I would like to start this off by saying a few days ago I had, for lack of a better term, a vision while driving to work. I would like to say it’s been a few days but that is not the truth. The truth is that it’s been weeks, over a month, maybe over 2, I’m not exactly sure. But it hasn’t been days, it should have been, but it hasn’t. I say it should have been because this thing inside me, while not new to me, is perhaps the most important realization I have ever come to in my life.

As I say, it is not new to me, it is not new to this decade nor this century nor this millennium, people have realized this truth since before my time and your time, before my father's time and his father's and his mother's and her mother's, for thousands of years this truth has existed, it just took me 41+ years to realize it.

So, now that I have hyped what I am about to say to such a ridiculous degree, let us begin again.

A month or so ago I was driving to work and I had, for lack of a better word, a vision. In my former life I was a pastor, while I am still ordained I do not hold the official title of pastor, and in truth I don’t know if I ever will again or if I even ever want to. But in my vision I was speaking in front of a large audience telling them about my new (very old) understanding. Which I will sum up in one sentence and then spend an unknown (to me at the moment) amount of space to unpack.

Our lives are meant to be understood as one collective story, instead of as just our own individual story.

You see....
Every moment....
Every breath....
Every heartbeat....
Isn’t just yours or mine, they are ours.
When your heart beats my life is changed. When I draw breath your life is changed. By each decision by each one of us the world is changed. Like a pebble hitting the water and the ripples expanding as they flow outward.... So it is with everything.

The great teachers have all known this, from Buddha to Moses to Jesus to Mohammed, each one attempts to place us all in something greater than ourselves. This story that is beyond just us, it is a place where the kingdom of God is, where we are God’s chosen, where we find enlightenment, where we find submission, where we find fulfillment, where we find a life that is full. When we focus on ourselves we are always lesser for it, we may find peace or hope or joy or love in the moment, but they are always snatched away, but when we find ourselves in a story that is not just about ourselves we are enlarged, we become more than we ever dreamed, than we ever hoped for, than we ever even thought we could hope or dream for.

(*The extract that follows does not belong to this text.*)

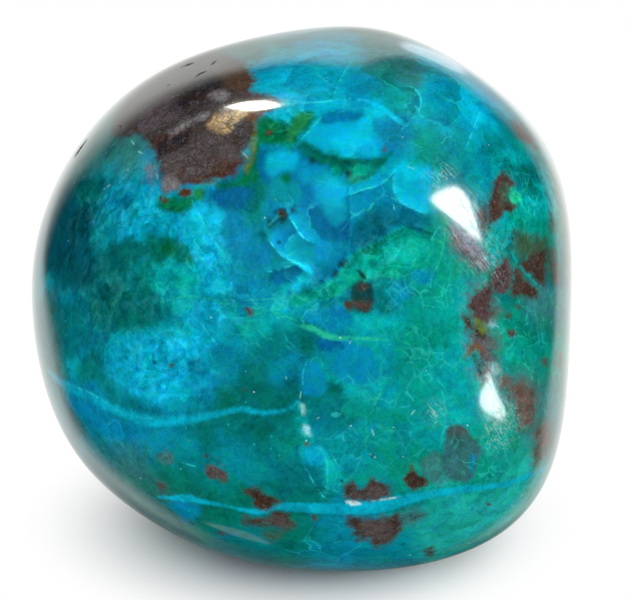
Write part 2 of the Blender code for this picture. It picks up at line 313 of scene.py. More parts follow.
# Brown patches, laid over all the rest in the same way
BROWNS = {
    "shoulder": ("umber", 4, [(228, 53), (246, 62), (254, 76), (258, 82), (252, 90), (268, 95), (285, 103),
        (270, 113), (258, 120), (255, 134), (250, 146), (243, 152), (246, 160), (238, 173), (222, 180),
        (200, 186), (182, 186), (179, 192), (161, 190), (160, 176), (155, 160), (148, 146), (136, 136),
        (120, 138), (110, 128), (122, 100), (150, 60), (184, 40), (206, 46)]),
    # greyer brown along the upper left rim: a painted grey reflection over the brown
    "shoulder_painted_reflection": ("taupe", 12, [(118, 136), (130, 104), (164, 74), (214, 56), (222, 70), (186, 84),
        (150, 102), (134, 132)]),
    "shoulder_purple": ("purple", 6, [(138, 118), (160, 98), (186, 98), (180, 114), (158, 126), (142, 132)]),
    "shoulder_soot": ("soot", 8, [(172, 108), (184, 90), (198, 78), (222, 74), (220, 90), (204, 104),
        (188, 114)]),
    "shoulder_grey": ("ash", 4, [(208, 94), (222, 90), (230, 95), (220, 101), (210, 100)]),
    "shoulder_red": ("bronze", 8, [(218, 72), (244, 64), (252, 76), (254, 84), (246, 92), (230, 88)]),
    "fringe": ("maroon", 3, [(240, 94), (258, 92), (276, 97), (262, 101)]),
    "band": ("dark_red", 4, [(152, 150), (160, 138), (176, 130), (188, 130), (186, 142), (166, 150),
        (158, 162)]),
    "band_soot": ("soot", 6, [(160, 142), (176, 134), (190, 131), (190, 142), (178, 150), (162, 162),
        (154, 160)]),
    "low_taupe": ("taupe", 6, [(160, 160), (184, 146), (208, 134), (230, 140), (236, 154), (224, 166),
        (206, 176), (180, 180), (162, 174)]),
    "right_red": ("dark_red", 5, [(240, 124), (254, 120), (253, 140), (244, 150), (234, 136)]),
    "low_red": ("dark_red", 4, [(180, 182), (204, 176), (224, 168), (240, 162), (238, 172), (222, 180),
        (200, 186)]),
    "low_ochre": ("bronze", 10, [(212, 167), (222, 160), (231, 163), (224, 171), (214, 172)]),
    "low_ash": ("ash", 6, [(162, 180), (172, 176), (180, 182), (178, 189), (164, 190)]),
    # a painted golden sheen round the top lamp's highlight
    "glow": ("gold", 7, [(208, 126), (218, 115), (236, 110), (254, 113), (260, 117), (248, 121), (236, 128),
        (222, 134)]),
    "glow_dark": ("umber", 4, [(234, 124), (248, 116), (252, 130), (246, 146), (236, 138)]),
    # a painted orange sheen under the top lamp's highlight
    "painted_orange_sheen": ("rust", 4, [(248, 112), (266, 112), (262, 119), (250, 121)]),
    # a painted pale highlight streak across the brown
    "painted_shine_streak": ("ash", 5, [(170, 131), (184, 123), (204, 113), (208, 117), (190, 126), (174, 134)]),
    "side_ash": ("ash", 9, [(144, 168), (150, 163), (156, 170), (156, 178), (149, 180)]),
    "red_bits": ("dark_red", 2.5, [(179, 190), (190, 188), (192, 196), (182, 198)]),
    "red_bit_left": ("dark_red", 2.5, [(160, 196), (168, 196), (166, 202), (160, 202)]),
    "lobe_dot": ("dark_red", 2.5, [(266, 130), (271, 129), (272, 134), (267, 135)]),
    "spot_core": ("dark_red", 2, [(280, 212), (284, 212), (285, 217), (281, 217)]),
    "eye_upper": ("umber", 3, [(357, 287), (361, 281), (367, 283), (368, 289), (362, 292)]),
    "eye_left": ("bronze", 4, [(345, 304), (352, 299), (360, 301), (371, 301), (375, 304), (368, 310),
        (356, 309), (347, 308)]),
    "red_spot": ("dark_red", 2.5, [(245, 309), (250, 308), (253, 313), (249, 315)]),
    "red_dot": ("dark_red", 2, [(243, 389), (246, 389), (247, 392), (243, 392)]),
    "cloud_dot": ("brown", 2, [(169, 364), (173, 364), (173, 366), (169, 366)]),
    "oval_dot": ("brown", 2, [(382, 148), (387, 148), (387, 152), (382, 152)]),
    "right_upper": ("brown", 3, [(497, 174), (504, 171), (511, 176), (516, 184), (511, 189), (510, 199),
        (516, 207), (512, 213), (504, 213), (497, 223), (489, 228), (486, 219), (488, 204), (491, 190)]),
    "right_upper_olive": ("olive", 4, [(503, 182), (509, 186), (507, 202), (502, 204)]),
    "right_upper_tail": ("umber", 6, [(476, 208), (488, 202), (492, 226), (482, 240), (474, 226)]),
    "triangle": ("brown", 3.5, [(518, 264), (530, 254), (545, 249), (548, 262), (547, 278), (544, 290),
        (532, 278)]),
    "wedge": ("brown", 3.5, [(514, 270), (519, 268), (528, 280), (540, 292), (536, 300), (520, 298),
        (510, 293)]),
    "oval": ("maroon", 2.5, [(494, 268), (501, 262), (507, 258), (512, 263), (513, 276), (511, 288),
        (504, 294), (495, 290), (490, 281)]),
    "rim_right": ("olive", 4, [(548, 158), (560, 178), (568, 210), (574, 250), (576, 290), (566, 290),
        (563, 250), (558, 210), (550, 180)]),
    "rim_upper": ("bronze", 4, [(511, 122), (522, 124), (534, 136), (541, 151), (534, 151), (524, 142),
        (515, 134)]),
    "rim_dark": ("umber", 4, [(548, 214), (554, 216), (556, 228), (551, 234)]),
    "rim_middle": ("blush", 5, [(550, 248), (556, 252), (560, 270), (558, 286), (552, 280)]),
    # purple brown under the window's highlight, with a painted lilac sheen over it
    "sheen": ("purple", 8, [(448, 222), (462, 222), (476, 238), (490, 258), (492, 270), (480, 274),
        (464, 262), (452, 248)]),
    "painted_lilac_sheen": ("lilac", 6, [(455, 222), (468, 226), (486, 250), (490, 266), (476, 258), (462, 242)]),
    "column_haze": ("purple", 11, [(468, 292), (486, 284), (498, 300), (496, 330), (500, 352), (494, 384),
        (480, 388), (472, 360), (464, 334)]),
    "column_top": ("maroon", 4, [(466, 305), (475, 290), (488, 283), (496, 292), (490, 304), (496, 314),
        (484, 322), (472, 316)]),
    "column_two": ("brown", 4, [(462, 318), (470, 314), (476, 324), (486, 328), (490, 334), (480, 339),
        (470, 334)]),
    "column_moss": ("moss", 3, [(473, 318), (481, 320), (488, 330), (484, 335), (476, 328)]),
    "column_three": ("rust", 3.5, [(467, 344), (476, 343), (484, 351), (474, 353), (464, 357)]),
    "column_four": ("soot", 4, [(472, 353), (482, 358), (485, 368), (481, 376), (474, 368)]),
    "column_side": ("purple", 4, [(488, 331), (495, 332), (499, 344), (493, 349), (487, 346)]),
    "ring_spot": ("maroon", 2.5, [(508, 330), (514, 328), (517, 334), (512, 339), (507, 336)]),
    "small_spot": ("brown", 2.5, [(504, 318), (509, 311), (513, 313), (510, 318)]),
    "smaller_spot": ("brown", 2, [(516, 305), (520, 305), (520, 310), (517, 310)]),
    "faint_spot": ("blush", 5, [(497, 378), (510, 375), (512, 383), (503, 391), (498, 387)]),
    "rim_ring": ("taupe", 3, [(541, 358), (548, 359), (548, 366), (542, 365)]),
    "rim_low": ("rust", 4, [(558, 352), (564, 355), (562, 370), (556, 366)]),
    # brown patches at the lower right rim, lightened to blush as a painted reflection of the rim
    "right_low": ("blush", 8, [(508, 386), (524, 378), (537, 390), (540, 410), (534, 428), (520, 430),
        (512, 408)]),
    "right_lowest": ("blush", 8, [(534, 430), (546, 418), (554, 424), (554, 444), (546, 460), (536, 470),
        (531, 456)]),
    "speckled": ("taupe", 3, [(205, 466), (212, 463), (222, 469), (229, 474), (226, 483), (214, 480),
        (206, 476)]),
    "speckled_top": ("bottle", 3, [(214, 459), (222, 459), (225, 466), (216, 465)]),
    "low_one": ("brown", 3, [(243, 491), (252, 487), (262, 490), (273, 496), (283, 502), (272, 508),
        (262, 512), (255, 507), (251, 499)]),
    "low_two": ("brown", 4, [(243, 514), (252, 517), (266, 516), (273, 510), (285, 512), (297, 525),
        (288, 531), (262, 526), (245, 526)]),
    "low_two_taupe": ("taupe", 7, [(266, 519), (282, 516), (290, 525), (278, 528)]),
    "low_two_tail": ("olive", 6, [(262, 530), (284, 532), (280, 540), (266, 538)]),
    "above_vein": ("brown", 4, [(343, 495), (345, 486), (352, 481), (361, 487), (372, 479), (381, 480),
        (391, 488), (392, 496), (378, 501), (355, 502)]),
    "below_vein": ("brown", 4.5, [(346, 517), (380, 516), (402, 511), (419, 508), (420, 515), (408, 524),
        (400, 531), (396, 539), (387, 546), (375, 549), (368, 542), (355, 540), (352, 530), (346, 526)]),
    "below_vein_taupe": ("taupe", 8, [(362, 522), (380, 520), (394, 524), (390, 536), (374, 542),
        (362, 534)]),
    "above_vein_taupe": ("taupe", 7, [(352, 488), (362, 492), (376, 486), (386, 490), (376, 497),
        (356, 498)]),
    "below_vein_grey": ("slate", 4, [(400, 513), (420, 508), (430, 514), (416, 524), (402, 526)]),
    "by_hexagon": ("brown", 2.5, [(402, 479), (408, 472), (412, 463), (417, 472), (430, 482), (421, 489),
        (414, 492), (408, 486)]),
    "hexagon_top": ("peat", 6, [(448, 434), (456, 426), (466, 430), (468, 437), (456, 438)]),
    "low_dot": ("brown", 3, [(424, 549), (432, 546), (437, 551), (430, 557), (424, 555)]),
    "grey_disc": ("slate", 3, [(157, 455), (165, 449), (174, 455), (173, 464), (163, 466), (157, 461)]),
    "faint_red": ("taupe", 4, [(157, 482), (166, 482), (167, 491), (158, 491)]),
    "dot_one": ("umber", 2, [(204, 454), (208, 453), (209, 457), (205, 458)]),
    "dot_two": ("umber", 2.5, [(311, 516), (316, 515), (317, 520), (312, 520)]),
    "dot_three": ("umber", 3, [(218, 531), (226, 532), (226, 536), (219, 535)]),
    "dot_four": ("maroon", 2, [(305, 443), (309, 443), (309, 447), (305, 447)]),
    "dot_five": ("maroon", 2, [(487, 501), (491, 501), (491, 505), (487, 505)]),
}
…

When we enter into US we slip off the failures that we have been. We slip off the lack that we believe we are. We slip off the shackles of pain and discouragement and cruelty and everything else that has held you and me down. We slip them off because we no longer have to rely on our own personal power, we are tethered to something beyond ourselves, we are tethered to each other, we find the power in community.

This is not community that you find at the gym or at the party or even at church, this is a community that transcends. It transcends time. It transcends situation. It transcends the barriers that we assume are there. It transcends our fears. It transcends our possibilities. It transcends our pasts. It even transcends our futures, because by being together we can usher in those times that have been spoken about for eons. Those times when lions lay down with lambs. Those times when no one goes hungry. Those times when we all have enough because we finally understand that it is not just about the individual but it is about the collective.

The interesting thing about being part of a collective story is that it actually makes the individual even more important. Because each of us are needed for the story to be all that it can be. Each birth, each confession of love, each new day affects the arc of the universe. Your choices greatly impact the story of not just others, but of us all. you quite literally CHANGE THE WORLD every single moment. Each choice cascades around the globe in minute and grandiose ways. Your absence would greatly affect the story's arc and without you none of us could reach the intended end of the story. Each death, each suicide adversely affects the whole of creation, it is never just your bubble that feels the effects, but, again, like the pebble the ripples reverberate beyond what you are capable of understanding.

Some years back I sat through a sermon where the preacher told us that when the Bible speaks about you it is not the individual you but rather the Southern U.S. ya’ll. It is the idea that this journey was never meant to be a solo pilgrimage but rather an ocean of souls moving in one direction, towards a brighter tomorrow and a brighter today and a brighter right now. A place where heaven meets the now, where the indwelling surrounds each and every one of us.

This is devoid of religion, either in specificity or in generality. This is not a Christian thought or a Buddhist thought or a Muslim thought or a Jewish thought, this is a “whole of creation” thought. This is what Martin Luther King Jr spoke of when he talked about the arch of the universe bending toward justice. This is what Ghandi spoke of when he talked about an eye for an eye making the whole world blind. This is what Jesus spoke of when he said of people who have ears to hear and eyes to see. We must become WE instead of me. Me has broken us all into minutiae. Me has destroyed our connections so that we are black or white, red or blue, man or woman, child or adult, wealthy or poor, educated or backward, conservative or liberal. Me has divided us down into the no-common denominator, we are fractured, but not so fractured that we can’t be healed, it is my firm belief that we can be healed.

A month or so ago I was driving to work and I had, for lack of a better word, a vision. It was a vision of understanding, of being able to look at my life with new eyes, of being able to understand the twists and turns and flip flops and loop-de-loops, they all finally and clearly made sense. It was the feeling that everything that has happened in my life had led to something, not by nitpicking design but through gentle nudges and choices of myself and others.

It was a vision of clarity, of finally understanding that I was part of something bigger than myself, and I didn’t need to join something, I was already a part of it, I didn’t need to learn anything, I already knew all I needed to know, I didn’t need to be shown anything, I merely had to look at what was already in front of me. I pray that you would look at what is already in front of you. I pray that you would realize what I realized in that moment. Because our story needs you and it needs me, this is not a world where we are all the stars of our own movies, rather it is the golden globe winner for best ensemble, if you choose to join what you are already a part of.

Thus endeth the sermon, but not the connection.